While in Vancouver we were fortunate to meet with Jay Ritchlin, the Director of the Marine and Freshwater Program at the David Suzuki Foundation. Jay talked to us about the work they have been doing on Marine and Freshwater research and the lessons they have learnt from their research and advocacy work. Some clear lessons were:

– Getting something in law does not necessarily deliver permanent outcomes. Without a long-term government commitment to support and operationalise laws, key pieces of legislative success can fail to be implemented. Government, community, and industry buy-in is crucial.

– The Foundation focuses its attention on Canada, but recognises the global nature of environmental issues and the role of international partnerships in producing outcomes and international best practice, for example in the field of Marine Spatial Planning.

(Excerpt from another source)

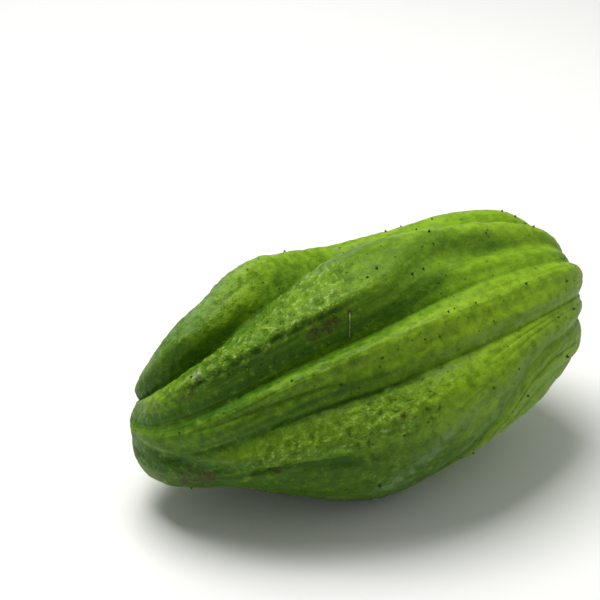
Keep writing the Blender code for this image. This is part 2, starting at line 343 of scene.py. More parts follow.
# %% Patches of warts, of deep and bright green with painted shade and light, and of wax with a painted sheen
Patch = namedtuple("Patch", "share turn along around strength")
# Painted light and shade on the flanks: on the ribs in view the upper flank is painted lighter, the
# lower darker.
FLANK_LIGHT_AND_SHADE = (0.25, 0.0, 0.25, 0.1, 0.2, 0.2, 0.2, 0.2, 0.0)
WARTS = (
    Patch(0.10, 0.50, 0.22, 1.40, 0.35),
    Patch(0.30, 2.20, 0.26, 0.80, 0.35),
    Patch(0.20, 8.60, 0.20, 0.40, 0.45),
    Patch(0.13, 0.40, 0.05, 0.18, 0.7),
    Patch(0.20, 0.42, 0.06, 0.16, 0.9),
    Patch(0.28, 0.44, 0.06, 0.14, 0.9),
    Patch(0.36, 0.42, 0.06, 0.16, 0.9),
    Patch(0.44, 0.38, 0.07, 0.20, 0.6),
    Patch(0.36, 0.22, 0.10, 0.16, 0.4),
    Patch(0.37, 1.30, 0.07, 0.20, 0.5),
    Patch(0.25, 2.24, 0.05, 0.12, 0.8),
    Patch(0.32, 2.25, 0.05, 0.11, 1.0),
    Patch(0.40, 2.24, 0.05, 0.12, 1.0),
    Patch(0.46, 2.30, 0.07, 0.20, 0.5),
    Patch(0.44, 2.12, 0.10, 0.10, 0.4),
    Patch(0.42, 2.70, 0.20, 0.35, 0.3),
)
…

– It is important the Foundation addresses and engages debates across a range of levels and encourages the inclusion of a broad range of stakeholders. Open discussion early on in the process is important to secure public policy that will last.

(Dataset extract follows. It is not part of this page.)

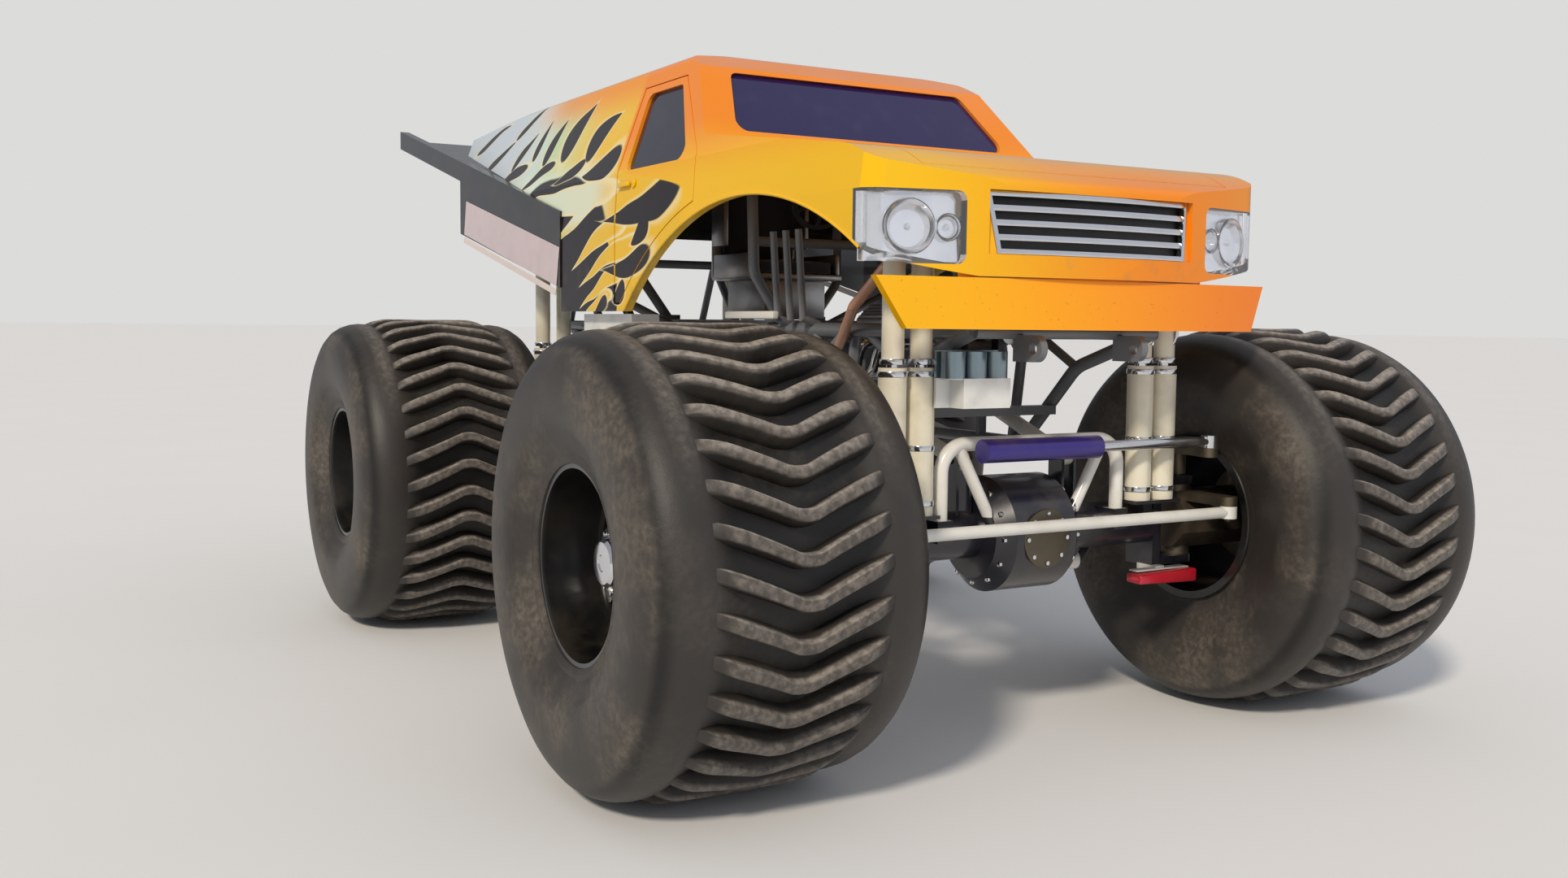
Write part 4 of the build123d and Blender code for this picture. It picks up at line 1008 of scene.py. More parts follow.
def merge(
    target: bmesh.types.BMesh, source: bmesh.types.BMesh, place: Matrix | None = None, finish: int = 0
) -> None:
    """Adds a mesh to another once and frees it."""
    add_copy(target, source, place or Matrix.Identity(4), finish)
    source.free()


def around(count: int, shift: float = 0.0) -> list[Matrix]:
    """Even turns about the Y axis, the first one shifted by a share of a step."""
    return [Matrix.Rotation((number + shift) * math.tau / count, 4, "Y") for number in range(count)]


def bevelled_box(size: Sequence[float], bevel: float, segments: int = 2) -> bmesh.types.BMesh:
    """A box about the origin with its edges rounded.

    Args:
        size: Its length, width and height.
        bevel: The rounding of its edges.
        segments: How many steps the rounding has.

    Returns:
        The box.
    """
    mesh = bmesh.new()
    bmesh.ops.create_cube(mesh, size=1.0, matrix=Matrix.Diagonal((*size, 1.0)))
    bmesh.ops.bevel(
        mesh,
        geom=mesh.edges,
        offset=bevel,
        segments=segments,
        profile=0.5,
        affect="EDGES",
        material=-1,
    )
    return mesh


def long_edges(mesh: bmesh.types.BMesh) -> list[bmesh.types.BMEdge]:
    """The edges that run the length of a box whose long side is along Y."""
    return [edge for edge in mesh.edges if abs(edge.verts[0].co.y - edge.verts[1].co.y) > 0.5]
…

– A consensus that management gaps exist is a way to bring together people from Federal government, first nations government and stakeholders (i.e. Industry in fisheries, recreation, oil & gas; NGOs and the wider public). A range of different, even oppositional, stakeholders agreeing that poor management impedes everyone’s goal is an excellent place to start this discussion and process.

We were particularly interested in scoping out our oceans project that we hope to begin work on next year. Jay gave us some invaluable information and insights for this project.